A quel courant de la Gauche historique appartient Wagenknecht? Disons que c’est une socialiste à l’allemande. Si on prend la question de la guerre, elle relève de la social-démocratie d’avant 1914 (donc Lénine et Rosa Luxembourg compris). Elle dénonce non stop le militarisme et la course à la guerre des superpuissances ; vivant en Allemagne, elle s’oppose en premier lieu à l’OTAN et au soutien militariste sans limites au régime ukrainien.
Sur le plan social, Sahra Wagenknecht a une ligne revendicative agressive, très agressive. Pour forcer le trait, elle agit comme si elle craignait qu’un mouvement comme les gilets jaunes se produisent, ou bien que l’extrême-Droite s’approprie une thématique sociale. Donc elle a une ligne, pas populiste, mais peut-être assez proche dans la forme, afin de vraiment la rendre lisible et présente. Cela marche très bien, tout le monde doit le reconnaître en Allemagne. Un sondage à l’annonce de la fondation de son parti montre que 19% des gens pensent pouvoir voter pour elle à l’ouest de l’Allemagne, et 29% à l’est.

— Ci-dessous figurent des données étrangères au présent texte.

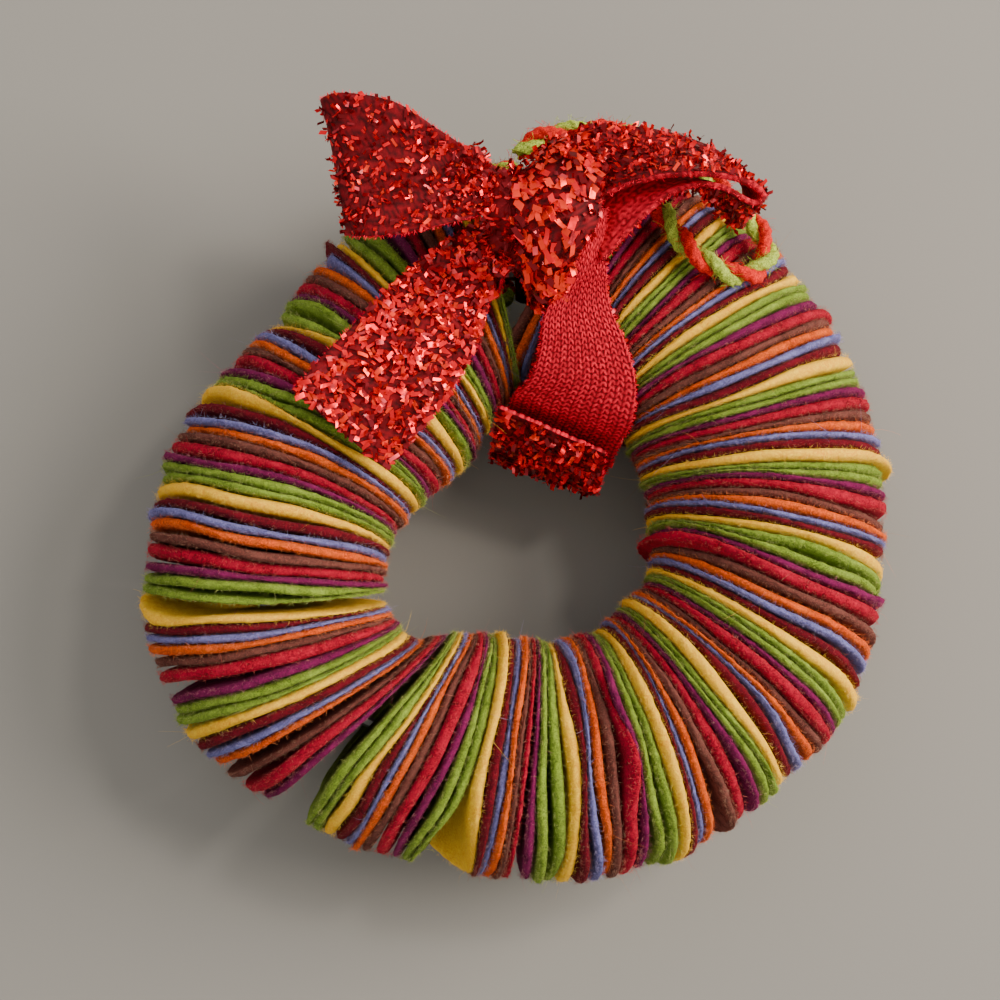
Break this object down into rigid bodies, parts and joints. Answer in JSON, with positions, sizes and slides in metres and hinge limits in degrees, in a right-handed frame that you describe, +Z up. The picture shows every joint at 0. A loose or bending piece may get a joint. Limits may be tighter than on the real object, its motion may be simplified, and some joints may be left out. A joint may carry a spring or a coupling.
{
  "type": "wreath ornament",
  "caption": "Small wreath of round wool felt discs threaded edge up on a wire ring, with a glitter ribbon bow tied at the top and a loop of twisted yarn to hang it by.",
  "frame": {"origin": "on the surface that the wreath lies on, under the middle of everything but the loose yarn loop", "axes": "+Z up from that surface, +Y towards the bow at the top of the wreath, +X to the right as seen from above"},
  "size_m": [0.0784, 0.0802, 0.0367],
  "materials": {
    "felt_yellow_to_orange": "matte felt",
    "felt_brown_to_green": "matte felt",
    "glitter_ribbon": "glitter",
    "yarn": "twisted yarn",
    "wire": "bright"
  },
  "bodies": {
    "wreath": {"felt_discs_01": "felt_brown_to_green", "felt_discs_02": "felt_yellow_to_orange", "felt_discs_03": "felt_brown_to_green", "felt_discs_04": "felt_yellow_to_orange", "felt_discs_05": "felt_brown_to_green", "felt_discs_06": "felt_yellow_to_orange", "felt_discs_07": "felt_brown_to_green", "felt_discs_08": "felt_yellow_to_orange", "felt_discs_09": "felt_brown_to_green", "felt_discs_10": "felt_yellow_to_orange", "felt_discs_11": "felt_brown_to_green", "felt_discs_12": "felt_yellow_to_orange", "felt_discs_13": "felt_brown_to_green", "felt_discs_14": "felt_yellow_to_orange", "felt_discs_15": "felt_brown_to_green", "felt_discs_16": "felt_yellow_to_orange", "felt_discs_17": "felt_brown_to_green", "felt_discs_18": "felt_yellow_to_orange", "felt_discs_19": "felt_brown_to_green", "felt_discs_20": "felt_yellow_to_orange", "felt_discs_21": "felt_brown_to_green", "felt_discs_22": "felt_brown_to_green", "felt_discs_23": "felt_yellow_to_orange", "felt_discs_24": "felt_brown_to_green", "felt_discs_25": "felt_yellow_to_orange", "felt_discs_26": "felt_brown_to_green", "felt_discs_27": "felt_yellow_to_orange", "felt_discs_28": "felt_brown_to_green", "felt_discs_29": "felt_yellow_to_orange", "felt_discs_30": "felt_brown_to_green", "felt_discs_31": "felt_yellow_to_orange", "felt_discs_32": "felt_brown_to_green", "felt_discs_33": "felt_yellow_to_orange", "felt_discs_34": "felt_brown_to_green", "felt_discs_35": "felt_yellow_to_orange", "felt_discs_36": "felt_brown_to_green", "felt_discs_37": "felt_brown_to_green", "felt_discs_38": "felt_yellow_to_orange", "felt_discs_39": "felt_brown_to_green", "felt_discs_40": "felt_yellow_to_orange", "felt_discs_41": "felt_brown_to_green", "wire_ring": "wire", "ribbon_round_wire": "glitter_ribbon", "bow_knot": "glitter_ribbon", "bow_loop_left": "glitter_ribbon", "bow_loop_right": "glitter_ribbon", "yarn_tie": "yarn"},
    "tail_left": {"bow_tail_left": "glitter_ribbon"},
    "tail_right": {"bow_tail_right": "glitter_ribbon"},
    "hanger": {"hanging_loop": "yarn"}
  },
  "joints": [
    {"name": "tail_left_lift", "type": "hinge", "parent": "wreath", "child": "tail_left", "pos_m": [-0.00197, 0.02526, 0.02765], "axis": [-0.3104, 0.9506, 0], "range_deg": [0, 60]},
    {"name": "tail_right_lift", "type": "hinge", "parent": "wreath", "child": "tail_right", "pos_m": [0.00553, 0.02163, 0.02788], "axis": [-0.9615, -0.2747, 0], "range_deg": [0, 60]},
    {"name": "hanging_loop_swing", "type": "hinge", "parent": "wreath", "child": "hanger", "pos_m": [-0.00137, 0.03357, 0.02155], "axis": [0, 0, 1], "range_deg": [0, 75]}
  ]
}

Sur le plan économique, sa position est, on va dire, assez proche dans l’esprit ds discours de l’Allemagne de l’Est des années 1980. Sahra Wagenknecht considère que le capitalisme, c’est désormais un capitalisme féodal, avec des monopoles donnant le ton. Elle est pour briser ces monopoles. Par contre, elle n’est pas pour le socialisme. En fait, sa ligne tient plutôt au fameux propos de François Hollande « mon ennemi c’est la finance ». Elle veut un capitalisme industriel et concurrentiel, dans le cadre d’un système évidemment très social.

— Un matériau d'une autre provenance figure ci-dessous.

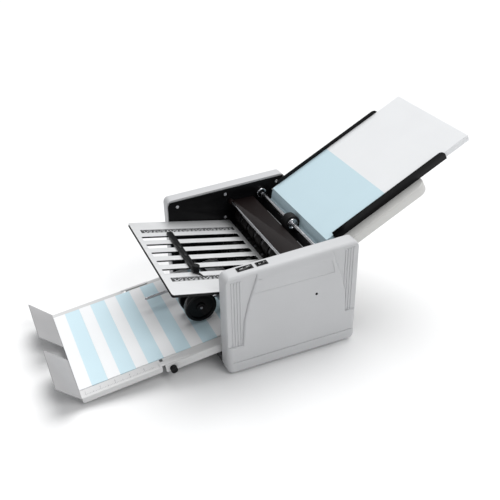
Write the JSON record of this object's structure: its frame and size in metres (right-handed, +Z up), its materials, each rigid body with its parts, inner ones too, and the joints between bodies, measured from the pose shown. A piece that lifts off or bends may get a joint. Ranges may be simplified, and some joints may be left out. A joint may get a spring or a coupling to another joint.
{
  "type": "paper folding machine",
  "caption": "Desktop paper folder with a sloped feed table, slotted fold plate, gear-driven fold rollers between side covers and a flat exit tray",
  "frame": {"origin": "centre of the machine's bounding box at table level", "axes": "+X from the exit tray towards the feed table, +Y across the paper from the operator's side to the far side, +Z up"},
  "size_m": [0.7702, 0.322, 0.3344],
  "materials": {
    "cover_plastic": "light grey moulded plastic, lightly textured",
    "black_steel": "black powder coat",
    "pan_steel": "dark grey paint",
    "foot_rubber": "matt",
    "bright_rod": "polished",
    "screw_steel": "bright zinc",
    "roller_steel": "ground steel",
    "roller_rubber": "dark grey rubber",
    "tyre_rubber": "black rubber",
    "gear_plastic": "natural acetal",
    "black_plastic": "black",
    "gloss_black": "black, glossy",
    "brown_panel": "dark brown, satin",
    "plate_steel": "bright stainless sheet",
    "tray_paint": "warm light grey paint",
    "motor_metal": "die-cast",
    "belt_rubber": "black belt",
    "paper": "plain paper"
  },
  "bodies": {
    "machine": {"near_side_plate": "black_steel", "far_side_plate": "black_steel", "base_pan": "pan_steel", "rubber_feet": "foot_rubber", "tie_bars": "bright_rod", "cover_screws": "screw_steel", "near_cover": "cover_plastic", "far_cover": "cover_plastic", "feed_table": "tray_paint", "feed_chutes": "black_steel", "pad_holder": "black_plastic", "retard_pad": "tyre_rubber", "feed_bushes": "black_plastic", "roller_bearings": "screw_steel", "drive_motor": "motor_metal", "drive_belt": "belt_rubber", "plate_rails": "black_steel", "lower_fold_plate": "plate_steel", "exit_tray": "tray_paint", "stacker_shaft": "black_steel", "switch_bodies": "black_plastic", "power_inlet": "black_plastic", "feed_stack": "paper", "folded_sheets": "paper"},
    "drive_roller": {"drive_fold_roller": "roller_steel", "drive_roller_sleeves": "roller_rubber", "drive_gear": "gear_plastic", "drive_pulley": "gear_plastic"},
    "upper_roller": {"upper_fold_roller": "roller_steel", "upper_roller_sleeves": "roller_rubber", "upper_gear": "gear_plastic"},
    "left_roller": {"left_fold_roller": "roller_steel", "left_roller_sleeves": "roller_rubber", "left_gear": "gear_plastic"},
    "exit_roller": {"exit_fold_roller": "roller_steel", "exit_roller_sleeves": "roller_rubber", "exit_gear": "gear_plastic"},
    "idler": {"idler_gear": "gear_plastic"},
    "feed_roller": {"feed_shaft": "bright_rod", "feed_tyre": "tyre_rubber", "feed_gear": "gear_plastic"},
    "motor_rotor": {"motor_pulley": "roller_steel"},
    "roller_cover": {"roller_cover": "brown_panel"},
    "near_guide": {"near_paper_guide": "black_steel"},
    "far_guide": {"far_paper_guide": "black_steel"},
    "near_guide_knob": {"near_guide_knob": "black_plastic"},
    "far_guide_knob": {"far_guide_knob": "black_plastic"},
    "upper_plate": {"upper_plate_top": "plate_steel", "upper_plate_bottom": "plate_steel"},
    "upper_stop": {"upper_stop": "black_plastic"},
    "upper_stop_knob": {"upper_stop_knob": "black_plastic"},
    "lower_stop": {"lower_stop": "black_plastic"},
    "tray_extension": {"tray_extension": "tray_paint"},
    "tray_lock_knob": {"tray_lock_knob": "black_plastic"},
    "wheel_arm": {"wheel_arm": "bright_rod"},
    "stacker_wheels": {"stacker_wheels": "gloss_black"},
    "hold_down": {"hold_down_rod": "bright_rod"},
    "power_rocker": {"power_rocker": "gloss_black"},
    "feed_rocker": {"feed_rocker": "gloss_black"}
  },
  "joints": [
    {"name": "drive_roller_spin", "type": "hinge", "parent": "machine", "child": "drive_roller", "pos_m": [0.03842, 0, 0.10803], "axis": [0, 1, 0], "continuous": true},
    {"name": "upper_roller_spin", "type": "hinge", "parent": "machine", "child": "upper_roller", "pos_m": [0.04509, 0, 0.13933], "axis": [0, 1, 0], "continuous": true},
    {"name": "left_roller_spin", "type": "hinge", "parent": "machine", "child": "left_roller", "pos_m": [0.00673, 0, 0.10358], "axis": [0, 1, 0], "continuous": true},
    {"name": "exit_roller_spin", "type": "hinge", "parent": "machine", "child": "exit_roller", "pos_m": [0.01229, 0, 0.07206], "axis": [0, 1, 0], "continuous": true},
    {"name": "idler_spin", "type": "hinge", "parent": "machine", "child": "idler", "pos_m": [0.07301, 0, 0.15134], "axis": [0, 1, 0], "continuous": true},
    {"name": "feed_roller_spin", "type": "hinge", "parent": "machine", "child": "feed_roller", "pos_m": [0.0885, 0, 0.1775], "axis": [0, 1, 0], "continuous": true},
    {"name": "motor_spin", "type": "hinge", "parent": "machine", "child": "motor_rotor", "pos_m": [0.108, 0, 0.097], "axis": [0, 1, 0], "continuous": true},
    {"name": "roller_cover_hinge", "type": "hinge", "parent": "machine", "child": "roller_cover", "pos_m": [0.0232, 0, 0.1732], "axis": [0, 1, 0], "range_deg": [-110, 0]},
    {"name": "near_guide_slide", "type": "slide", "parent": "machine", "child": "near_guide", "axis": [0, -1, 0], "range_m": [0, 0.008]},
    {"name": "far_guide_slide", "type": "slide", "parent": "machine", "child": "far_guide", "axis": [0, 1, 0], "range_m": [0, 0.008]},
    {"name": "near_guide_knob_turn", "type": "hinge", "parent": "near_guide", "child": "near_guide_knob", "pos_m": [0.2029, -0.09635, 0.22071], "axis": [-0.4633, 0, 0.8862], "continuous": true},
    {"name": "far_guide_knob_turn", "type": "hinge", "parent": "far_guide", "child": "far_guide_knob", "pos_m": [0.2029, 0.09635, 0.22071], "axis": [-0.4633, 0, 0.8862], "continuous": true},
    {"name": "upper_plate_slide", "type": "slide", "parent": "machine", "child": "upper_plate", "axis": [-0.9781, 0, 0.2083], "range_m": [0, 0.06]},
    {"name": "upper_stop_slide", "type": "slide", "parent": "upper_plate", "child": "upper_stop", "axis": [0.9781, 0, -0.2083], "range_m": [-0.046, 0.118]},
    {"name": "upper_stop_knob_turn", "type": "hinge", "parent": "upper_stop", "child": "upper_stop_knob", "pos_m": [-0.11901, -0.06, 0.1667], "axis": [0.2083, 0, 0.9781], "continuous": true},
    {"name": "lower_stop_slide", "type": "slide", "parent": "machine", "child": "lower_stop", "axis": [0.866, 0, -0.5], "range_m": [-0.04, 0.018]},
    {"name": "tray_extension_slide", "type": "slide", "parent": "machine", "child": "tray_extension", "axis": [-0.9929, 0, -0.1191], "range_m": [0, 0.035]},
    {"name": "tray_lock_knob_turn", "type": "hinge", "parent": "machine", "child": "tray_lock_knob", "pos_m": [-0.19148, -0.1318, 0.02835], "axis": [0, 1, 0], "continuous": true},
    {"name": "wheel_arm_pivot", "type": "hinge", "parent": "machine", "child": "wheel_arm", "pos_m": [-0.066, 0, 0.08], "axis": [0, 1, 0], "range_deg": [0, 25]},
    {"name": "stacker_wheel_spin", "type": "hinge", "parent": "wheel_arm", "child": "stacker_wheels", "pos_m": [-0.1105, 0, 0.07875], "axis": [0, 1, 0], "continuous": true},
    {"name": "hold_down_pivot", "type": "hinge", "parent": "machine", "child": "hold_down", "pos_m": [-0.066, 0, 0.08], "axis": [0, 1, 0], "range_deg": [0, 25]},
    {"name": "power_rocker_tip", "type": "hinge", "parent": "machine", "child": "power_rocker", "pos_m": [-0.06295, -0.141, 0.19863], "axis": [0, 1, 0], "range_deg": [0, 12]},
    {"name": "feed_rocker_tip", "type": "hinge", "parent": "machine", "child": "feed_rocker", "pos_m": [-0.03295, -0.141, 0.19983], "axis": [0, 1, 0], "range_deg": [0, 12]}
  ],
  "couplings": [
    {"joint": "upper_roller_spin", "follows": "drive_roller_spin", "ratio": -1},
    {"joint": "left_roller_spin", "follows": "drive_roller_spin", "ratio": -1},
    {"joint": "exit_roller_spin", "follows": "drive_roller_spin", "ratio": 1},
    {"joint": "idler_spin", "follows": "drive_roller_spin", "ratio": 1.1111},
    {"joint": "feed_roller_spin", "follows": "drive_roller_spin", "ratio": -1},
    {"joint": "motor_spin", "follows": "drive_roller_spin", "ratio": 2.75}
  ]
}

Ce qui est intéressant ici, c’est que ce capitalisme compétitif et social, c’est le vrai rêve d’Emmanuel Macron au départ. Sauf que lui est sorti de nulle part car de gros capitalistes « modernes » sont allés le chercher et qu’il est totalement intégré au turbo-capitalisme LGBT pro-migrants. Sahra Wagenknecht ne veut justement pas aller dans ce sens là. Elle est une sorte de rupture à la Emmanuel Macron, mais dans l’autre sens, ou bien si on veut, une sorte de François Hollande qui aurait assumé la rupture, ce en quoi beaucoup de gens avaient cru et espéré au moment de son élection.

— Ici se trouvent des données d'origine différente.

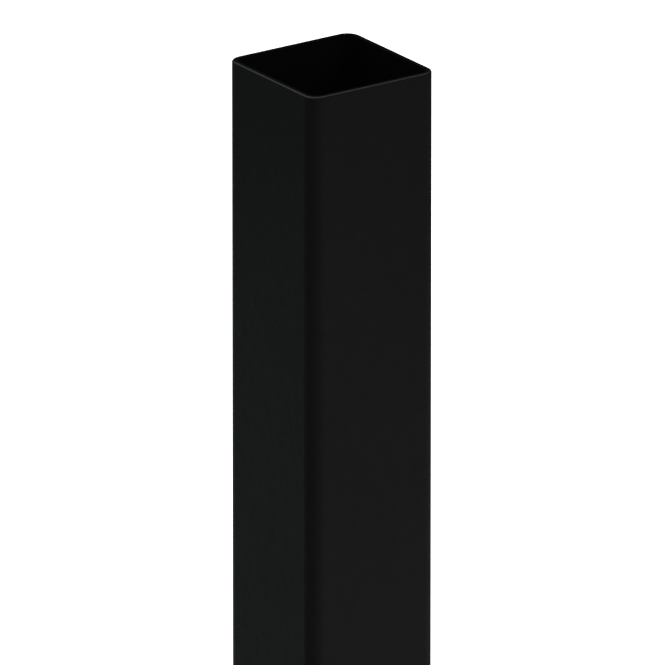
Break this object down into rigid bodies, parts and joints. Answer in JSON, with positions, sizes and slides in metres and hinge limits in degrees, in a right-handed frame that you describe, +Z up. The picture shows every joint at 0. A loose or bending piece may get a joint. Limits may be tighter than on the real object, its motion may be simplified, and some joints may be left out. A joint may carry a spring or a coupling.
{
  "type": "fence post",
  "caption": "Long straight square tube in black powder-coated steel with rounded corners and open ends, set upright in the ground to carry fence panels or rails.",
  "frame": {"origin": "centre of the post's foot end, on its axis", "axes": "+Z up the post towards its top end, -Y out of its front face, +X out of its right face"},
  "size_m": [0.05, 0.05, 1.8],
  "materials": {
    "powder_coat": "satin black powder coat"
  },
  "bodies": {
    "root": {"post": "powder_coat"}
  },
  "joints": []
}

Sahra Wagenknecht est évidemment totalement dénoncé par toute la « gauche postmoderne » allemande. Elle est considérée comme une « stalinienne » en raison de sa volonté d’avoir des principes bien établis et de ne pas du tout participer aux mouvements pro-migrants et pro-LGBT. Il est évident que lorsqu’elle dit que les migrations vers l’Allemagne rentrent au service du capitalisme et des monopoles – une simple vérité – cela déplaît fortement à la « gauche post-moderne » dont la fonction est justement de repeindre aux couleurs LGBT le capitalisme occidental.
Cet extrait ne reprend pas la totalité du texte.